Je voulais rester dans les couleurs que je pratique habituellement, les couleurs qui ont séduit les artistes de Ghibli. Cela aurait été impossible pour moi d'écrire pour un orchestre symphonique classique, comme ce fut le cas dans leurs précédentes productions, magnifiquement mises en musique par Joe Hisaishi. Pour garder mon propre langage, j'ai décidé de ne plus regarder aucun de leurs films pendant cette période de production. J'ai donc conservé mes modestes sonorités orchestrales, en travaillant avec les artistes avec qui j'ai toujours travaillé.
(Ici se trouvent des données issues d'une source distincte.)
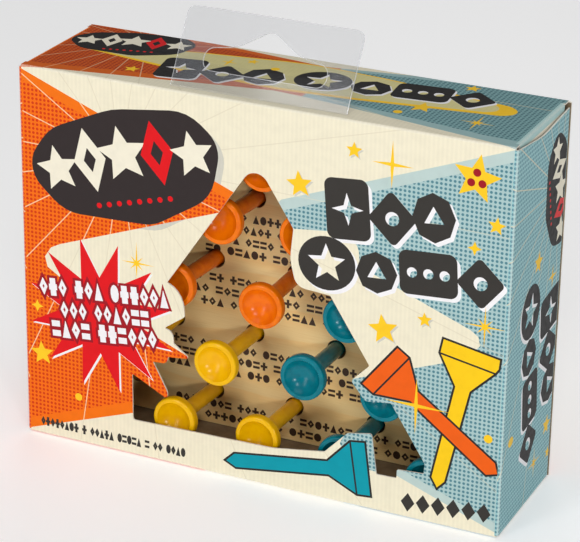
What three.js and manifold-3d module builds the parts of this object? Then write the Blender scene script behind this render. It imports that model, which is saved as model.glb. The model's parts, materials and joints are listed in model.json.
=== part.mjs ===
// Triangle peg jump game in its retail carton.
// A triangular pine board with fifteen blind holes carries fourteen golf-tee pegs.
// Board and pegs stand in a tuck-end card carton with a die-cut window and a clear hang tab.
//
// Units are millimetres. +Z is up, +X is right and the carton's front face looks along -Y.
// The origin is the middle of the carton's footprint, on the surface that it stands on.

import * as THREE from 'three';
import { mergeVertices } from 'three/addons/utils/BufferGeometryUtils.js';
import Module from 'manifold-3d';

const wasm = await Module();
wasm.setup();

// ---------------------------------------------------------------- driving dimensions

const CARTON = { width: 152, depth: 43, height: 117, card: 0.5 };

// Play left between neighbouring pieces of card, and between card and board.
const GAP = 0.3;

const BOARD = {
  face: 6.5, // y of the printed face
  thickness: 11,
  bottom: CARTON.card + GAP,
  margin: 11.5, // from the outer holes' centres to the sloping and lower sides
  cornerRadius: 6,
};

const HOLES = { rows: 5, pitch: 26.5, rise: 21.6, radius: 3, depth: 9, sides: 16 };

const PEG = {
  stand: 26, // rim of the head in front of the board's face
  sunk: 8.3, // length inside the hole
  shaftRadius: 2.4,
  headRadius: 6.9,
  rimRadius: 6.5,
  cupRadius: 5.4,
  cupDepth: 3.2,
  bandLength: 2.6,
  flareLength: 9.5,
  sides: 14,
};

const TAB = {
  centre: -1.4,
  width: 54,
  height: 23.2,
  film: 0.35,
  setback: 2.8, // crease behind the carton's front face
  stuckDepth: 22,
  lean: THREE.MathUtils.degToRad(30.5), // back from upright
  cornerRadius: 2.5,
};

const END = {
  tuckLength: 10,
  tuckLean: THREE.MathUtils.degToRad(12), // in from parallel with the back panel
  tuckInset: 3.5, // from the carton's top and bottom
  tuckCorner: 6,
  dustLength: 20,
  dustCorner: 4,
};

// Each row of pegs from the apex down, left to right. lean is how far the head
// stands off its hole's axis, sideways and up, because the holes are a loose fit.
const PEG_ROWS = [
  [{ colour: 'orange', lean: [-0.2, -1.7] }],
  [
    { colour: 'orange', lean: [0.4, 2.0] },
    { colour: 'orange', lean: [-0.5, 1.9] },
  ],
  [
    { colour: 'orange', lean: [-1.2, 1.0] },
    { colour: 'orange', lean: [0.3, -0.2] },
    { colour: 'teal', lean: [0.1, 0.9] },
  ],
  [
    { colour: 'yellow', lean: [0.3, 0.5] },
    { colour: 'yellow', lean: [-0.8, 0.3] },
    { colour: 'teal', lean: [0.5, 1.8] },
    { colour: 'teal', lean: [-1.3, 0.4] },
  ],
  [
    null, // the hole left empty for the first jump
    { colour: 'yellow', lean: [-0.9, 0.9] },
    { colour: 'yellow', lean: [-0.4, 0.9] },
    { colour: 'teal', lean: [-0.7, 0.3] },
    { colour: 'teal', lean: [0.1, -0.8] },
  ],
];

// Corners of the die-cut window, clockwise from its apex: x, height, corner radius.
// It follows the printed art, so it steps round the title, the drawn pegs and the burst.
const WINDOW = [
  [-0.4, 100.1, 4.2], // over the top peg
  [11.3, 82.2, 2],
  [10.4, 73.0, 12], // round the title's first letter
  [12.4, 64.9, 4],
  [22.9, 64.2, 0.3],
  [35.4, 45.1, 0.5], // above the drawn orange peg
  [29.9, 39.4, 1.2],
  [34.4, 33.9, 1.6],
  [42.3, 35.0, 0.6],
  [53.1, 18.4, 0.5], // lower right corner of the board
  [52.9, 15.1, 0.4],
  [44.8, 14.6, 0.4],
  [44.7, 11.8, 0.4],
  [38.5, 11.6, 0.4],
  [36.7, 24.1, 0.8], // round the drawn teal peg's head
  [29.2, 22.6, 1.8],
  [22.2, 15.1, 1.2],
  [6.0, 12.5, 20],
  [-39.9, 11.5, 0.8], // lower left corner of the board
  [-40.0, 26.7, 0.4],
  [-28.2, 20.7, 0.8], // the burst's lower ray
  [-28.4, 23.2, 3],
  [-33.1, 32.0, 0.3],
  [-28.4, 32.2, 2],
  [-28.1, 34.5, 0.2],
  [-20.9, 35.3, 0.5], // the burst's middle ray
  [-26.3, 39.2, 0.3],
  [-26.6, 43.0, 2.5],
  [-29.4, 43.5, 0.2],
  [-22.7, 48.3, 0.8], // the burst's upper ray
  [-23.3, 55.8, 8],
  [-28.3, 58.2, 0.2],
];

const HANG_HOLE = [
  [0, 19.2, 3.5],
  [9.5, 13.1, 9],
  [18.7, 11.6, 2.8],
  [18.7, 5.5, 2.8],
  [-18.7, 5.5, 2.8],
  [-18.7, 11.6, 2.8],
  [-9.5, 13.1, 9],
];

// ---------------------------------------------------------------- materials

function finish(color, roughness, metalness = 0) {
  return new THREE.MeshStandardMaterial({ color, roughness, metalness });
}

const FINISH = {
  card: finish('#eee6c8', 0.45),
  pine: finish('#d9b27a', 0.6),
  orange: finish('#f58a12', 0.25),
  yellow: finish('#f0cb10', 0.25),
  teal: finish('#0a8a98', 0.25),
};
const FILM = finish('#e8eef0', 0.1);
FILM.transparent = true;
FILM.opacity = 0.3;

// ---------------------------------------------------------------- shape helpers

const ARC_STEP = THREE.MathUtils.degToRad(24);

// Points of a closed outline whose corners, given as x, y, radius, are rounded by arcs.
function roundedOutline(corners) {
  const points = [];
  corners.forEach(([x, y, radius], index) => {
    const corner = new THREE.Vector2(x, y);
    const before = corners[(index + corners.length - 1) % corners.length];
    const after = corners[(index + 1) % corners.length];
    const back = new THREE.Vector2(before[0], before[1]).sub(corner).normalize();
    const ahead = new THREE.Vector2(after[0], after[1]).sub(corner).normalize();
    const half = Math.acos(THREE.MathUtils.clamp(back.dot(ahead), -1, 1)) / 2;
    if (radius === 0) {
      points.push(corner);
      return;
    }
    const middle = back.clone().add(ahead).normalize();
    const centre = corner.clone().addScaledVector(middle, radius / Math.sin(half));
    const start = corner.clone().addScaledVector(back, radius / Math.tan(half));
    const turn = Math.PI - 2 * half;
    const side = Math.sign(back.cross(ahead));
    const steps = Math.max(2, Math.ceil(turn / ARC_STEP));
    for (let step = 0; step <= steps; step += 1) {
      const angle = (-side * turn * step) / steps;
      points.push(start.clone().rotateAround(centre, angle));
    }
  });
  return points;
}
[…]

Il y a une guitare acoustique, une basse, un petit quatuor à cordes, des cornemuses, des flûtes irlandais, un tambour irlandais appelé Bodhran, beaucoup de percussions, un accordéon, etc. Et tout a été enregistré en France.

Vous avez également été travailler au Japon. Quels souvenirs gardez-vous de cette expérience?
Il était très important que nous puissions nous rencontrer physiquement. J'ai eu le privilège de visiter le studio. Nous y sommes allés plusieurs fois pour voir comment avançait le projet et nous avons participé au mixage musical à Tokyo. Nous avons travaillé en étroite collaboration avec Suzuki-san et avec le réalisateur, Yonebayashi-san. Miyazaki-san n'était pas présent dans la mesure où il était plutôt impliqué dans le scénario, mais je l'ai rencontré. J'étais très impressionnée. Nous avons parlé de harpe et de culture celtique. Je l'ai rencontré à la Première puisqu'il a supervisé l'ensemble du projet. Dans ses films, la musique est un personnage à part entière, c'est la raison pour laquelle j'ai été aussi impliquée dans la promotion du film.